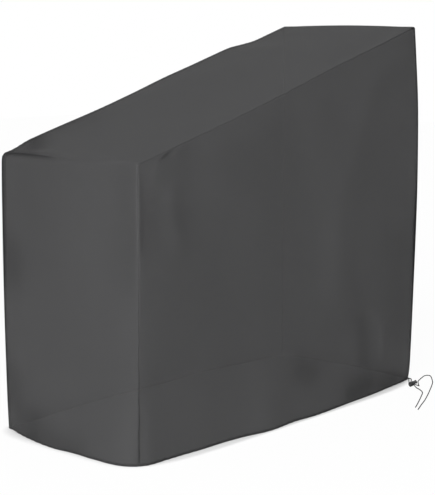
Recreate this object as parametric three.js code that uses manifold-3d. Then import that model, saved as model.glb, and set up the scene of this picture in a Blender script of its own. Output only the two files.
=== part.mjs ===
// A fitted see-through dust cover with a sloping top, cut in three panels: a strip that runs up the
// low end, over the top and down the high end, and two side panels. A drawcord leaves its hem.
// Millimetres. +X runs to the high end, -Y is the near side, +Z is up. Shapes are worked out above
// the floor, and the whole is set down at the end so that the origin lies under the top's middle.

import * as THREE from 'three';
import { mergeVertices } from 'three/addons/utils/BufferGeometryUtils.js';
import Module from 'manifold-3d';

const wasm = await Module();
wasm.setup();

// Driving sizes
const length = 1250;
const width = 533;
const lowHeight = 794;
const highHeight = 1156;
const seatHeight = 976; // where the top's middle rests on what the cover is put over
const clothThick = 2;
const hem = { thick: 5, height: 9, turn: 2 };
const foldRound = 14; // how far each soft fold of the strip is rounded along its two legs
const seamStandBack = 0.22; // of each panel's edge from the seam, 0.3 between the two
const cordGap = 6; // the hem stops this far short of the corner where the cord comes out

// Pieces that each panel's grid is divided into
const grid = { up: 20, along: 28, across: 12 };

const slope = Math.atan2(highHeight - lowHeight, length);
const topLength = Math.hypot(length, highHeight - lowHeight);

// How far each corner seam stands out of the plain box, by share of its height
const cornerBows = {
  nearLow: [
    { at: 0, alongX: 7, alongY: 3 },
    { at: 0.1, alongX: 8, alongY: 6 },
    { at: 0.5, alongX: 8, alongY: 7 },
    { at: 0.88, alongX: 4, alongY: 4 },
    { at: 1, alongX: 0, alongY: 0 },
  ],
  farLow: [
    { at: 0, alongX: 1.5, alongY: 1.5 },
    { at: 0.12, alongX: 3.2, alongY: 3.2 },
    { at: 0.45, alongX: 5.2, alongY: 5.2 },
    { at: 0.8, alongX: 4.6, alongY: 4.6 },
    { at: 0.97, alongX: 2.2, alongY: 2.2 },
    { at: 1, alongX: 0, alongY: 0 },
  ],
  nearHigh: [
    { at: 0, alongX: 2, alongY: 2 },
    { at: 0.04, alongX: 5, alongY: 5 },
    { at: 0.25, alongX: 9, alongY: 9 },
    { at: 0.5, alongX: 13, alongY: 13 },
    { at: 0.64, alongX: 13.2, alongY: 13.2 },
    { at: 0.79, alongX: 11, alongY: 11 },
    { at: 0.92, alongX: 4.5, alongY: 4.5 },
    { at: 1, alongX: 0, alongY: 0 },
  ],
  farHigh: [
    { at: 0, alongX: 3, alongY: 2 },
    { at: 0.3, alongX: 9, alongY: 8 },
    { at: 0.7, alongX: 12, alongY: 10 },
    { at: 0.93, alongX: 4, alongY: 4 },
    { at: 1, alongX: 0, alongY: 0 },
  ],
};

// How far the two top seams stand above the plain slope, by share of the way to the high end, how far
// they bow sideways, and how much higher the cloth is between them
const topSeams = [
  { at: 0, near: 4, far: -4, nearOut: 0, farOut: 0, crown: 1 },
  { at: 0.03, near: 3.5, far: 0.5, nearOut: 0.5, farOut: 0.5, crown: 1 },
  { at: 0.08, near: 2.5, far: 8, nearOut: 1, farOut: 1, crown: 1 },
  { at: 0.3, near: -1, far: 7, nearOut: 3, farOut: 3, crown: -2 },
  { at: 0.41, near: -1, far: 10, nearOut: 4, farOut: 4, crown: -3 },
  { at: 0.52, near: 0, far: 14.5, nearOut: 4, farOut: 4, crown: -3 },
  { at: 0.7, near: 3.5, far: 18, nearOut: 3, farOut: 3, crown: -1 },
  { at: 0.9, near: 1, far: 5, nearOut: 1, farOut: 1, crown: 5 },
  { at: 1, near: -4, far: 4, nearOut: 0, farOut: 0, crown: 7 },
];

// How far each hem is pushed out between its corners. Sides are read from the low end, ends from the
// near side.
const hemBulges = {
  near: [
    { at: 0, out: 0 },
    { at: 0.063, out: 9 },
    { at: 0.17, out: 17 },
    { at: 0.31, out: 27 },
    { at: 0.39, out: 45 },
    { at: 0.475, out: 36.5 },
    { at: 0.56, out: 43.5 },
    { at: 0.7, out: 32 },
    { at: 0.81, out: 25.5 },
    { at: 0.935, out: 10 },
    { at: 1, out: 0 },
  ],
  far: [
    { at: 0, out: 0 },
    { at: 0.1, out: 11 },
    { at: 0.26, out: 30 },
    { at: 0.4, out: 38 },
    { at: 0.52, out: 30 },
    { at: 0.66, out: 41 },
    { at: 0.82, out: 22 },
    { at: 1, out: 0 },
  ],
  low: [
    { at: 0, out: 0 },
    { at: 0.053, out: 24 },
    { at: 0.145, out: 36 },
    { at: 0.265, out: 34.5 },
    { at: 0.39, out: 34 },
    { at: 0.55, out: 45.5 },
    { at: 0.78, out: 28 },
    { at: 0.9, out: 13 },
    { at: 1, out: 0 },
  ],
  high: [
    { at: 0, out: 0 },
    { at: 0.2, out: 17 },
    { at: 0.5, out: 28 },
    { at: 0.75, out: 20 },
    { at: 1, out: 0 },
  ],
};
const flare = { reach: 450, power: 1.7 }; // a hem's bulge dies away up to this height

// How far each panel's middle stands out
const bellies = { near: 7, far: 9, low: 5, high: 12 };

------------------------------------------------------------

▶ WHAT YOU WILL DO: Copy out the full material exactly as it appears.

▶ TASK OUTPUT:
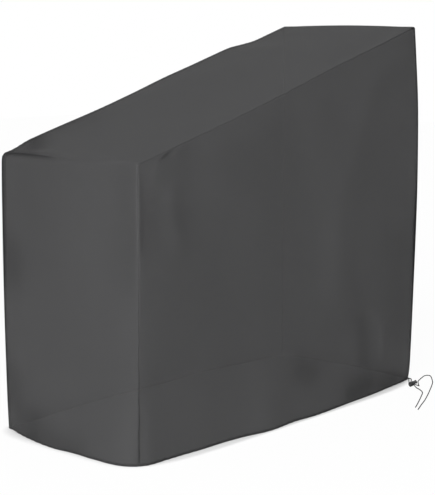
Recreate this object as parametric three.js code that uses manifold-3d. Then import that model, saved as model.glb, and set up the scene of this picture in a Blender script of its own. Output only the two files.
=== part.mjs ===
// A fitted see-through dust cover with a sloping top, cut in three panels: a strip that runs up the
// low end, over the top and down the high end, and two side panels. A drawcord leaves its hem.
// Millimetres. +X runs to the high end, -Y is the near side, +Z is up. Shapes are worked out above
// the floor, and the whole is set down at the end so that the origin lies under the top's middle.

import * as THREE from 'three';
import { mergeVertices } from 'three/addons/utils/BufferGeometryUtils.js';
import Module from 'manifold-3d';

const wasm = await Module();
wasm.setup();

// Driving sizes
const length = 1250;
const width = 533;
const lowHeight = 794;
const highHeight = 1156;
const seatHeight = 976; // where the top's middle rests on what the cover is put over
const clothThick = 2;
const hem = { thick: 5, height: 9, turn: 2 };
const foldRound = 14; // how far each soft fold of the strip is rounded along its two legs
const seamStandBack = 0.22; // of each panel's edge from the seam, 0.3 between the two
const cordGap = 6; // the hem stops this far short of the corner where the cord comes out

// Pieces that each panel's grid is divided into
const grid = { up: 20, along: 28, across: 12 };

const slope = Math.atan2(highHeight - lowHeight, length);
const topLength = Math.hypot(length, highHeight - lowHeight);

// How far each corner seam stands out of the plain box, by share of its height
const cornerBows = {
  nearLow: [
    { at: 0, alongX: 7, alongY: 3 },
    { at: 0.1, alongX: 8, alongY: 6 },
    { at: 0.5, alongX: 8, alongY: 7 },
    { at: 0.88, alongX: 4, alongY: 4 },
    { at: 1, alongX: 0, alongY: 0 },
  ],
  farLow: [
    { at: 0, alongX: 1.5, alongY: 1.5 },
    { at: 0.12, alongX: 3.2, alongY: 3.2 },
    { at: 0.45, alongX: 5.2, alongY: 5.2 },
    { at: 0.8, alongX: 4.6, alongY: 4.6 },
    { at: 0.97, alongX: 2.2, alongY: 2.2 },
    { at: 1, alongX: 0, alongY: 0 },
  ],
  nearHigh: [
    { at: 0, alongX: 2, alongY: 2 },
    { at: 0.04, alongX: 5, alongY: 5 },
    { at: 0.25, alongX: 9, alongY: 9 },
    { at: 0.5, alongX: 13, alongY: 13 },
    { at: 0.64, alongX: 13.2, alongY: 13.2 },
    { at: 0.79, alongX: 11, alongY: 11 },
    { at: 0.92, alongX: 4.5, alongY: 4.5 },
    { at: 1, alongX: 0, alongY: 0 },
  ],
  farHigh: [
    { at: 0, alongX: 3, alongY: 2 },
    { at: 0.3, alongX: 9, alongY: 8 },
    { at: 0.7, alongX: 12, alongY: 10 },
    { at: 0.93, alongX: 4, alongY: 4 },
    { at: 1, alongX: 0, alongY: 0 },
  ],
};

// How far the two top seams stand above the plain slope, by share of the way to the high end, how far
// they bow sideways, and how much higher the cloth is between them
const topSeams = [
  { at: 0, near: 4, far: -4, nearOut: 0, farOut: 0, crown: 1 },
  { at: 0.03, near: 3.5, far: 0.5, nearOut: 0.5, farOut: 0.5, crown: 1 },
  { at: 0.08, near: 2.5, far: 8, nearOut: 1, farOut: 1, crown: 1 },
  { at: 0.3, near: -1, far: 7, nearOut: 3, farOut: 3, crown: -2 },
  { at: 0.41, near: -1, far: 10, nearOut: 4, farOut: 4, crown: -3 },
  { at: 0.52, near: 0, far: 14.5, nearOut: 4, farOut: 4, crown: -3 },
  { at: 0.7, near: 3.5, far: 18, nearOut: 3, farOut: 3, crown: -1 },
  { at: 0.9, near: 1, far: 5, nearOut: 1, farOut: 1, crown: 5 },
  { at: 1, near: -4, far: 4, nearOut: 0, farOut: 0, crown: 7 },
];

// How far each hem is pushed out between its corners. Sides are read from the low end, ends from the
// near side.
const hemBulges = {
  near: [
    { at: 0, out: 0 },
    { at: 0.063, out: 9 },
    { at: 0.17, out: 17 },
    { at: 0.31, out: 27 },
    { at: 0.39, out: 45 },
    { at: 0.475, out: 36.5 },
    { at: 0.56, out: 43.5 },
    { at: 0.7, out: 32 },
    { at: 0.81, out: 25.5 },
    { at: 0.935, out: 10 },
    { at: 1, out: 0 },
  ],
  far: [
    { at: 0, out: 0 },
    { at: 0.1, out: 11 },
    { at: 0.26, out: 30 },
    { at: 0.4, out: 38 },
    { at: 0.52, out: 30 },
    { at: 0.66, out: 41 },
    { at: 0.82, out: 22 },
    { at: 1, out: 0 },
  ],
  low: [
    { at: 0, out: 0 },
    { at: 0.053, out: 24 },
    { at: 0.145, out: 36 },
    { at: 0.265, out: 34.5 },
    { at: 0.39, out: 34 },
    { at: 0.55, out: 45.5 },
    { at: 0.78, out: 28 },
    { at: 0.9, out: 13 },
    { at: 1, out: 0 },
  ],
  high: [
    { at: 0, out: 0 },
    { at: 0.2, out: 17 },
    { at: 0.5, out: 28 },
    { at: 0.75, out: 20 },
    { at: 1, out: 0 },
  ],
};
const flare = { reach: 450, power: 1.7 }; // a hem's bulge dies away up to this height

// How far each panel's middle stands out
const bellies = { near: 7, far: 9, low: 5, high: 12 };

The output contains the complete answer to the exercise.